The build quality of the H’ness is praiseworthy, it feels very premium
Moving to the side, the quarter panel bears the H’ness logo which is dressed with chrome surrounds and the red backsplash looks a bit quirky. The upswept exhaust is drenched in chrome and still manages to look neat. We love the way how Honda has designed the saree guard for the H’ness, it has a utilitarian female footrest and doesn’t spoil the look of the bike. Honda offers the H’ness with a total of six paint options which include matte and gloss but, the dual-tone option is only available with the DLX Pro variant. However, we believe that Honda could have been a little more adventurous with the design of the taillight. Nevertheless, the bike looks very purposeful.
Instrument Cluster and Switchgear: The H’ness gets an analogue-digital instrument cluster. The cluster itself is reasonably sized but the speedometer takes up a huge chunk, leaving a very tiny area for the LCD. This is something that we did not like, as the LCD houses the most crucial ride telemetry data and the minuscule LCD doesn’t do any good. Nevertheless, the LCD features an odometer, twin trip meters, fuel gauge, range, gear position indicator etc. Also, the H’ness is equipped with a Bluetooth system that assists the rider in navigation, music controls, call and SMS alerts. However, this system only works in conjunction with a Bluetooth headset and the app availability is restricted to Android devices. To the right, there are various tell-tale lights. To sum it up, we would say that the cluster is a very potent unit with an array of information and an all-digital cluster does make a lot of sense.
Bluetooth connectivity and joystick set switchgear is only limited to the DLX Pro variant of the Honda H’ness CB350
Coming to the switchgear, on the left, there is a set of switches to browse through the app. The up and down directional keys are used to scroll through the various options on the app as it reads out the selected menu via Bluetooth and the “ENT” key is the select key and the arrow key returns you to the previous menu. However, Honda has switched the position of the indicator switch and the horn button which is utterly confusing and begs the question, “why would the designers do that?” Even we do not have the answer to that question though. Nevertheless, it is only an issue in the initial phase and requires getting used to. The high-low beam switch is smartly integrated with the pass switch. Moving to the right switchgear, there is an integrated kill switch with starter button and right below that is the hazard-light button which is a thoughtful touch. The overall switchgear quality is up to par.

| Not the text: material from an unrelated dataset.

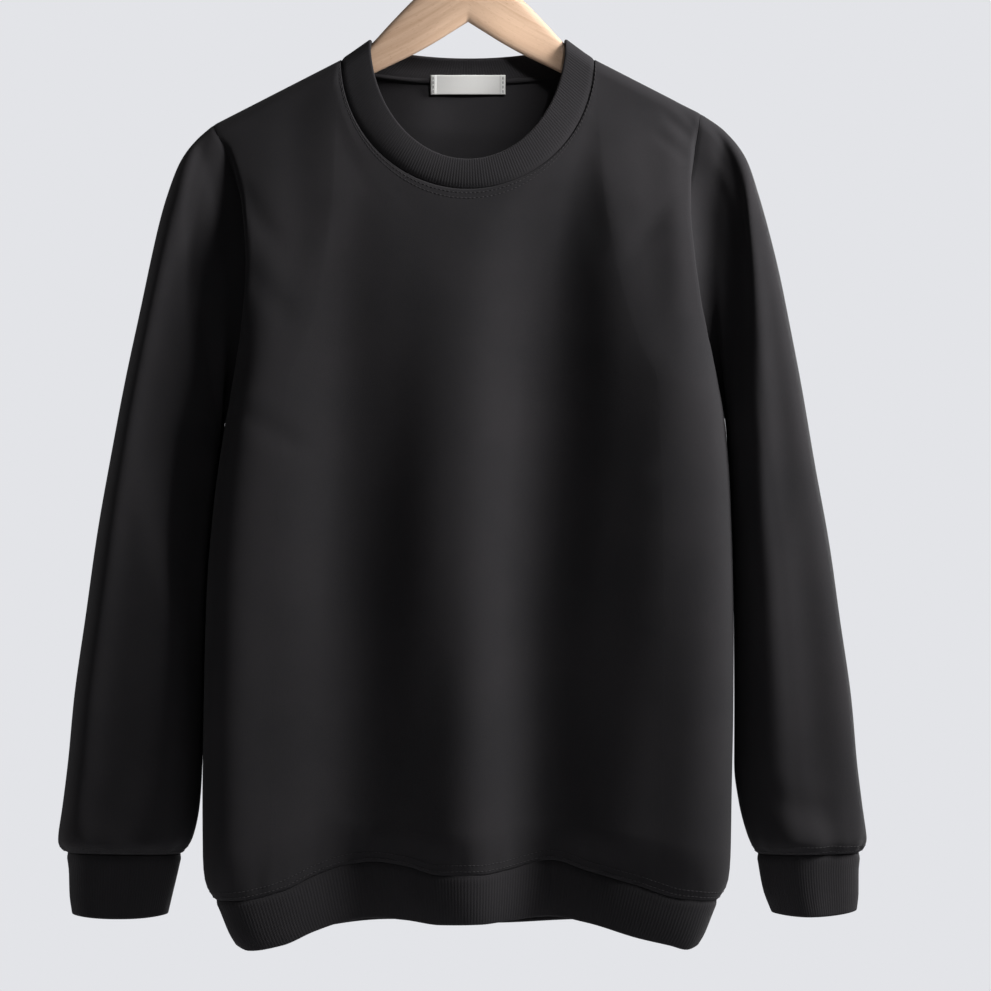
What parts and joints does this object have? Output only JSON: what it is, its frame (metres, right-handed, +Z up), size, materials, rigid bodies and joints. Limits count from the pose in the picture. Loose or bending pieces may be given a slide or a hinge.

Ergonomics: The H’ness has comfortable ergonomics. To begin with, the seat height is 800 mm which makes it convenient for the average Indian. However, if you are above 5’8″, you wouldn’t be as comfortable as the tank recess wouldn’t be able to accommodate your knees and your knees will end up brushing against the tank bulge. Adding to that, the dimensions of the seat don’t sound welcoming for two healthy-sized adults. The cushioning on the seat is apt for long as well as short rides. One thing to notice is that the rear-view mirrors are placed high enough for an easy glance, but they don’t offer a good view of what’s behind. The levers offer a decent feel and feedback, they are not adjustable which should have been offered considering the price tag. Moving on, the riding posture is very upright and comfortable, the handlebar is tall and of the right length, while the footpegs are slightly forward set. Overall, the H’ness has pretty sound ergonomics.
Performance: Powering the H’ness is a 348cc air-cooled engine that produces 21 PS of power at 5500 RPM and a respectable 30 Nm of torque at 3000 RPM. We say respectable because this is the highest torque in the segment. However, the real-world performance is different from what the spec-sheet suggests. The low-end is just about decent however, the mid-range is packed with punch and the top-end feels very narrow. Nevertheless, H’ness upholds the standards of Honda in terms of engine refinement which means, the engine is buttery smooth and refined with well-contained vibrations, however in the top-end, some vibrations are felt on the pegs but they aren’t as bothersome. 0-100 km/hr takes about 14 seconds while the motorcycle maxes out at 122 km/hr.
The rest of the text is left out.